TASK INSTRUCTIONS: In the material below, the lines containing the word "Keep" are required; copy each of them.

(Entries with model source code)
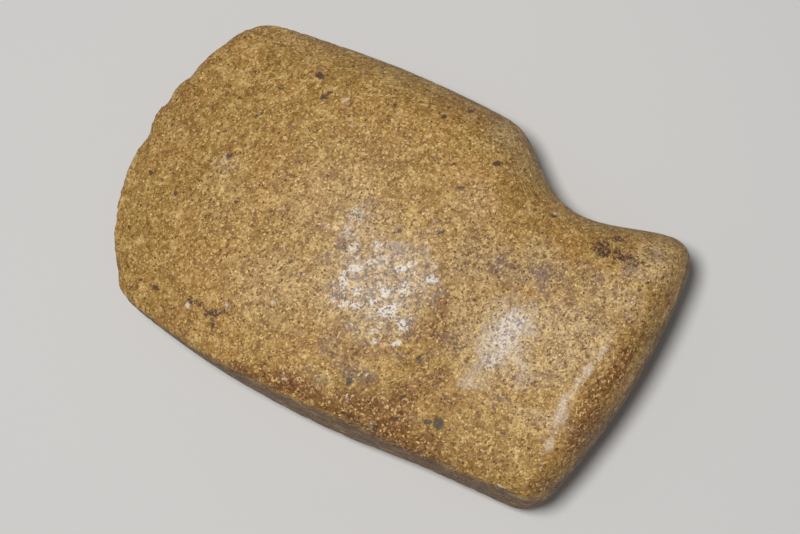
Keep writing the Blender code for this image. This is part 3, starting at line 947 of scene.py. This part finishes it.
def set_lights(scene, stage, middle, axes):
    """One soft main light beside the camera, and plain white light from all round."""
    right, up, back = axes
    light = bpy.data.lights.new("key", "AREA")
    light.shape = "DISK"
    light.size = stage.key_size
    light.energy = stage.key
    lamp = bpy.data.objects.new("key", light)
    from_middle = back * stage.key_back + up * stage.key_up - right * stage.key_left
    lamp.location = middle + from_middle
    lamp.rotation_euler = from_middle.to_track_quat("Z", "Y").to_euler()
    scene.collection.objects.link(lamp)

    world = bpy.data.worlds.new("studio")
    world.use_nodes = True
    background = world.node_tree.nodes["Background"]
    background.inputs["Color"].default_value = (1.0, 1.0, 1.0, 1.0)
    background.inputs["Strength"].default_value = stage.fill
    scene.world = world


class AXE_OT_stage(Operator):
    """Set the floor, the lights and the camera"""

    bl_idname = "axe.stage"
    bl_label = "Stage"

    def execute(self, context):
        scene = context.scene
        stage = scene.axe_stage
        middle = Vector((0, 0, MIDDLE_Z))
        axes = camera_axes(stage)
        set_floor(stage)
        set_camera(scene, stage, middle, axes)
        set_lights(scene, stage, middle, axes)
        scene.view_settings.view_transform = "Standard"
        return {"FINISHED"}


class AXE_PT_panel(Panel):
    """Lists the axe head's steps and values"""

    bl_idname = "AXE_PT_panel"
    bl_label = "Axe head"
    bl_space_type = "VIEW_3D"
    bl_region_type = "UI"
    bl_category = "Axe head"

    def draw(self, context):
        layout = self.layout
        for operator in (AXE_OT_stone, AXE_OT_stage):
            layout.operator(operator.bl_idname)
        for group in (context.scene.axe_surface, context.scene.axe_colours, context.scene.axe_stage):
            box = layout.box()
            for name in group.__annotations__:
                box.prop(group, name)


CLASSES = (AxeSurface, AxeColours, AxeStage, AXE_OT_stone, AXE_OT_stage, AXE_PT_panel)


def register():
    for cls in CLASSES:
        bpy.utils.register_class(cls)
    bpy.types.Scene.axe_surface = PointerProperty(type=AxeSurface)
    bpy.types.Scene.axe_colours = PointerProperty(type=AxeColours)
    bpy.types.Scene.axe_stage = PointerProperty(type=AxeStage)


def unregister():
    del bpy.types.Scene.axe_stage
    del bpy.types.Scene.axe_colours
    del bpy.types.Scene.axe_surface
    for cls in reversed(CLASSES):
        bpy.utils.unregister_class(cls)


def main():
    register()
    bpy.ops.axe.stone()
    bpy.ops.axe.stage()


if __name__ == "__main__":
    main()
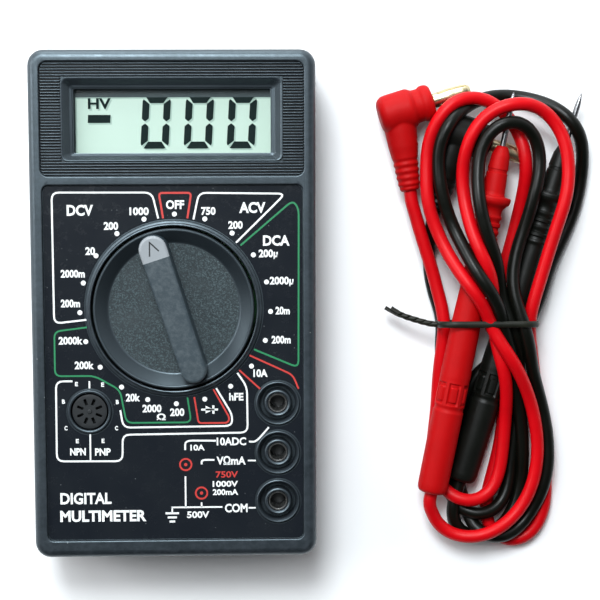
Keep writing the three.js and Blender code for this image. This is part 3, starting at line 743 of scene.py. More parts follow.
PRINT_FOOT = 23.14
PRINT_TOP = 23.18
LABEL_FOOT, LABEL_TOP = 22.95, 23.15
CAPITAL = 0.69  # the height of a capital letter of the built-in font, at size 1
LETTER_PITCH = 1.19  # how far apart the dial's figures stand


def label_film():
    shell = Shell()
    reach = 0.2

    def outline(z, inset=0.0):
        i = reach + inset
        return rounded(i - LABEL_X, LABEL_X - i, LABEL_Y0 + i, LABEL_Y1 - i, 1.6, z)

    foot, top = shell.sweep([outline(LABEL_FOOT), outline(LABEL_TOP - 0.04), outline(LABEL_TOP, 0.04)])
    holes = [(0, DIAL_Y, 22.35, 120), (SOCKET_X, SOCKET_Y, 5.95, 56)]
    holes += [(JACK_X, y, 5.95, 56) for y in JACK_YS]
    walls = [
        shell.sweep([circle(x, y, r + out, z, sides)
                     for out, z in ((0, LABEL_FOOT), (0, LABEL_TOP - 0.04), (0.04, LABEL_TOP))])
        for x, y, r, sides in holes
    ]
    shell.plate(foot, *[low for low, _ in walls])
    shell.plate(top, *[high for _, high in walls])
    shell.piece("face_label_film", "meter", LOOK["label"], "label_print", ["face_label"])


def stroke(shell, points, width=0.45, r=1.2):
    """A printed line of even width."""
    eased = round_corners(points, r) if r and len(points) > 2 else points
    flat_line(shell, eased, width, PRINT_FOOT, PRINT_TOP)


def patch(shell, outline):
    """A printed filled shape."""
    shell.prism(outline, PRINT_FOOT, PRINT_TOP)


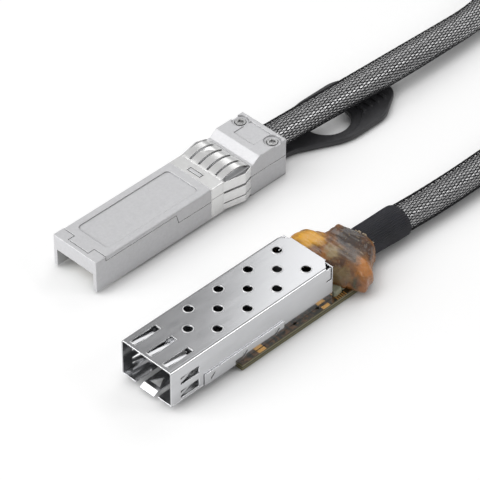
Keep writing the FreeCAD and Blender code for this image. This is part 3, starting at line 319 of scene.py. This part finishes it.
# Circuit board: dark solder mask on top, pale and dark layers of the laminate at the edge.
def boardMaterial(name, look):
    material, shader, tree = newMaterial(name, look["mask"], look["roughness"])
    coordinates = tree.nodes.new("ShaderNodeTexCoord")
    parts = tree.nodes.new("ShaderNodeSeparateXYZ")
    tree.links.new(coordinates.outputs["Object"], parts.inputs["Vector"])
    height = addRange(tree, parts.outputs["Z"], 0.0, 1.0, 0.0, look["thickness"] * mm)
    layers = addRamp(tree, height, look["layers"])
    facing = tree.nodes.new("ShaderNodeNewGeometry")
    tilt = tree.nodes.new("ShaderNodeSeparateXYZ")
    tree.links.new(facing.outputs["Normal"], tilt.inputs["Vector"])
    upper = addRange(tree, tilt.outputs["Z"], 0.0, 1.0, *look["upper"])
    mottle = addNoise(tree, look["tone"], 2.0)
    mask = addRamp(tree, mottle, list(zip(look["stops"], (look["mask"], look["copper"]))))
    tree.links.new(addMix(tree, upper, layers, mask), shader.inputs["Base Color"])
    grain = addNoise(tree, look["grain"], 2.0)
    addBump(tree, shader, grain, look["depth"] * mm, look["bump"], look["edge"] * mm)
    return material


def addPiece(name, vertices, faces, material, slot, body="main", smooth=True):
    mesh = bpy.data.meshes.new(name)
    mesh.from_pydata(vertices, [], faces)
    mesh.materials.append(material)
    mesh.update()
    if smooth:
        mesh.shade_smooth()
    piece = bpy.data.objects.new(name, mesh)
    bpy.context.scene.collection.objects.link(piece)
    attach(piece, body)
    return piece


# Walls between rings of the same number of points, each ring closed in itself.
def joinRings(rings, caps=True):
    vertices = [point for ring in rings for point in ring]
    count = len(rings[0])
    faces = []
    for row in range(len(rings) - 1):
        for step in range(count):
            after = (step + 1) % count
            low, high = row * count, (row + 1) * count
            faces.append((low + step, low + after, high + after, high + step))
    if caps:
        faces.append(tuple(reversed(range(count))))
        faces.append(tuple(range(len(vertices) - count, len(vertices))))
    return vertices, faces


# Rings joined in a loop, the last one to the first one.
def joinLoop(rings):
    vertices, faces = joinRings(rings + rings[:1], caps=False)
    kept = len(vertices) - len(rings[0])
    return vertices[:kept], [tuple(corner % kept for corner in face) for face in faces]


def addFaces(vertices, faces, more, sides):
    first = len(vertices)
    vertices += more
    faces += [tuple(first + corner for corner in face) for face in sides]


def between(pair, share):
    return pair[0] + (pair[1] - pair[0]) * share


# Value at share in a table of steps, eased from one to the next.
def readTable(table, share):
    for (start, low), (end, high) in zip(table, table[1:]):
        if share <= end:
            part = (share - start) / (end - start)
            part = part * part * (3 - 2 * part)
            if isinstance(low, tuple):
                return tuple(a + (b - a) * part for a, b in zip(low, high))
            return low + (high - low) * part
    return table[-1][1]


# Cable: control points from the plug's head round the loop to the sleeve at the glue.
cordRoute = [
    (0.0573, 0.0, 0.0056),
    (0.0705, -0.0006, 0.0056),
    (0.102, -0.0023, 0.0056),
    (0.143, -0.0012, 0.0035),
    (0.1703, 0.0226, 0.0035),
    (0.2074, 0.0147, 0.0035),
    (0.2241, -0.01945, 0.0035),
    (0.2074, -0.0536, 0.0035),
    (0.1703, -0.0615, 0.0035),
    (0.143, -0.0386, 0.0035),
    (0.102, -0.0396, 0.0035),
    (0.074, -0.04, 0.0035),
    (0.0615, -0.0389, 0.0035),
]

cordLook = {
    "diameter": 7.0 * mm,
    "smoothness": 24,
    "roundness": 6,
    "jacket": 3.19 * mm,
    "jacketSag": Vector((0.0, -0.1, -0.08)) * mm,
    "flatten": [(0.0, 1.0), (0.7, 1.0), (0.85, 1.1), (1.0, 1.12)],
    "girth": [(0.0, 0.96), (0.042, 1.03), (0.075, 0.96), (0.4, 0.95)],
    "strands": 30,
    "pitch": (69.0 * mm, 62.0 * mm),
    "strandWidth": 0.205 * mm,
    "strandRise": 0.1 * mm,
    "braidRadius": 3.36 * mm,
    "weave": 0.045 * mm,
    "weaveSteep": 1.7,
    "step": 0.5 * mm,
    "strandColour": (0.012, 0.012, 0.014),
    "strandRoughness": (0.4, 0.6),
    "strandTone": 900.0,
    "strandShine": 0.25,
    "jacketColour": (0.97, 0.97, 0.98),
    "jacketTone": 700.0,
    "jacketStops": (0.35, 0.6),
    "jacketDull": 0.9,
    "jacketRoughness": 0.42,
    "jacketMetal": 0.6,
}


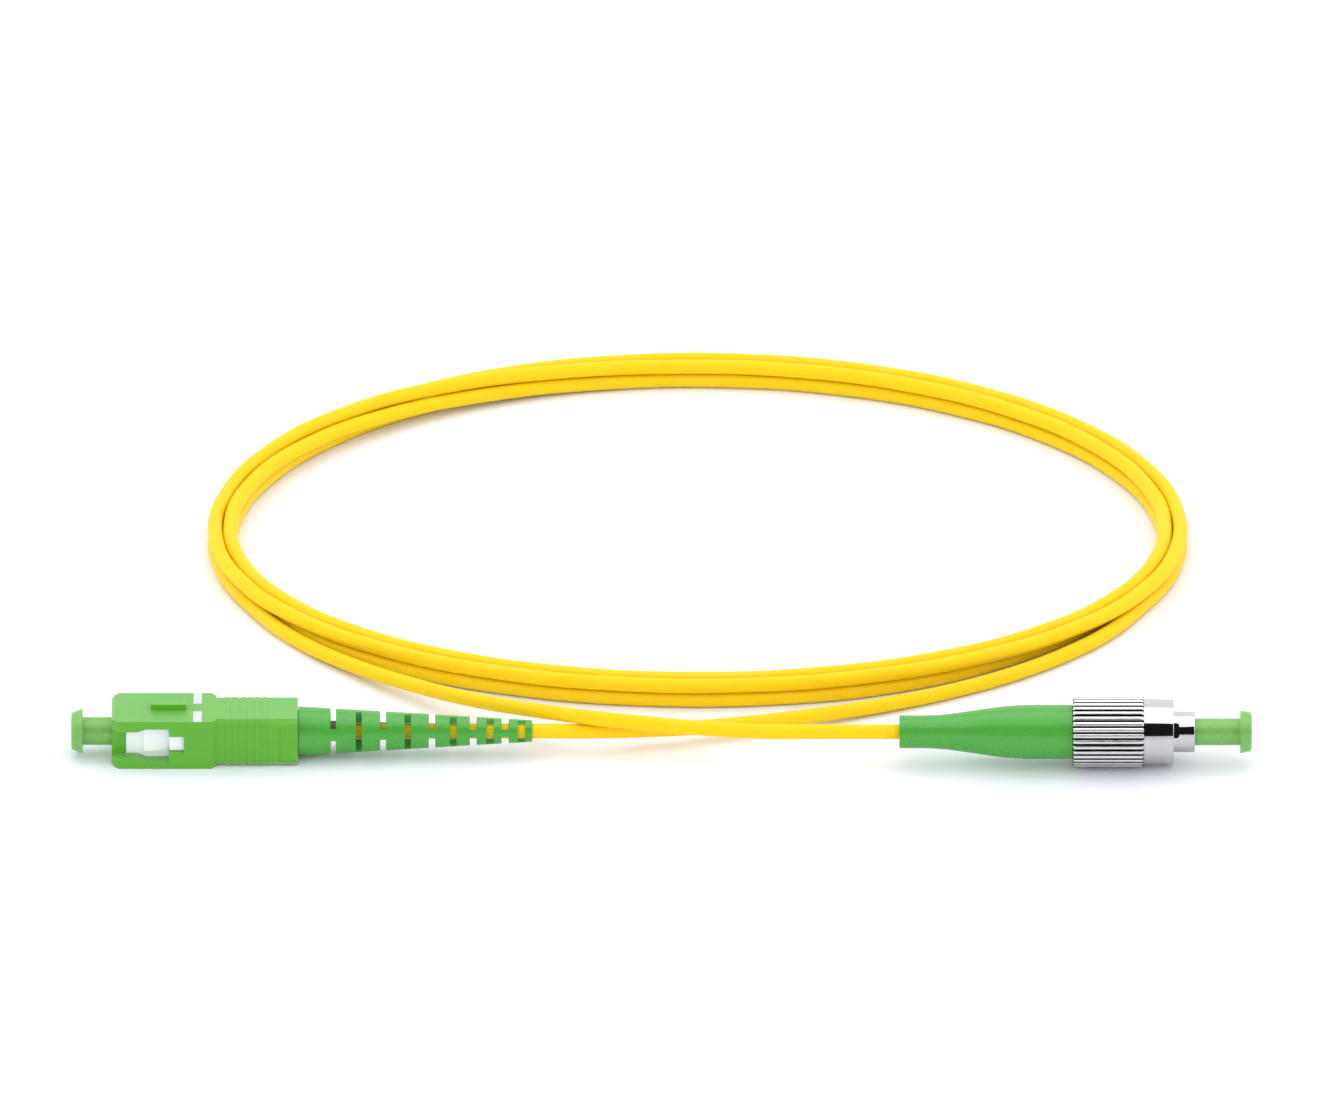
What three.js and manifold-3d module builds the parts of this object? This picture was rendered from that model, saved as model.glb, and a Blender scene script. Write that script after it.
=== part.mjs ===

SOLUTION TO THIS EXERCISE:
Keep writing the Blender code for this image. This is part 3, starting at line 947 of scene.py. This part finishes it.
Keep writing the three.js and Blender code for this image. This is part 3, starting at line 743 of scene.py. More parts follow.
Keep writing the FreeCAD and Blender code for this image. This is part 3, starting at line 319 of scene.py. This part finishes it.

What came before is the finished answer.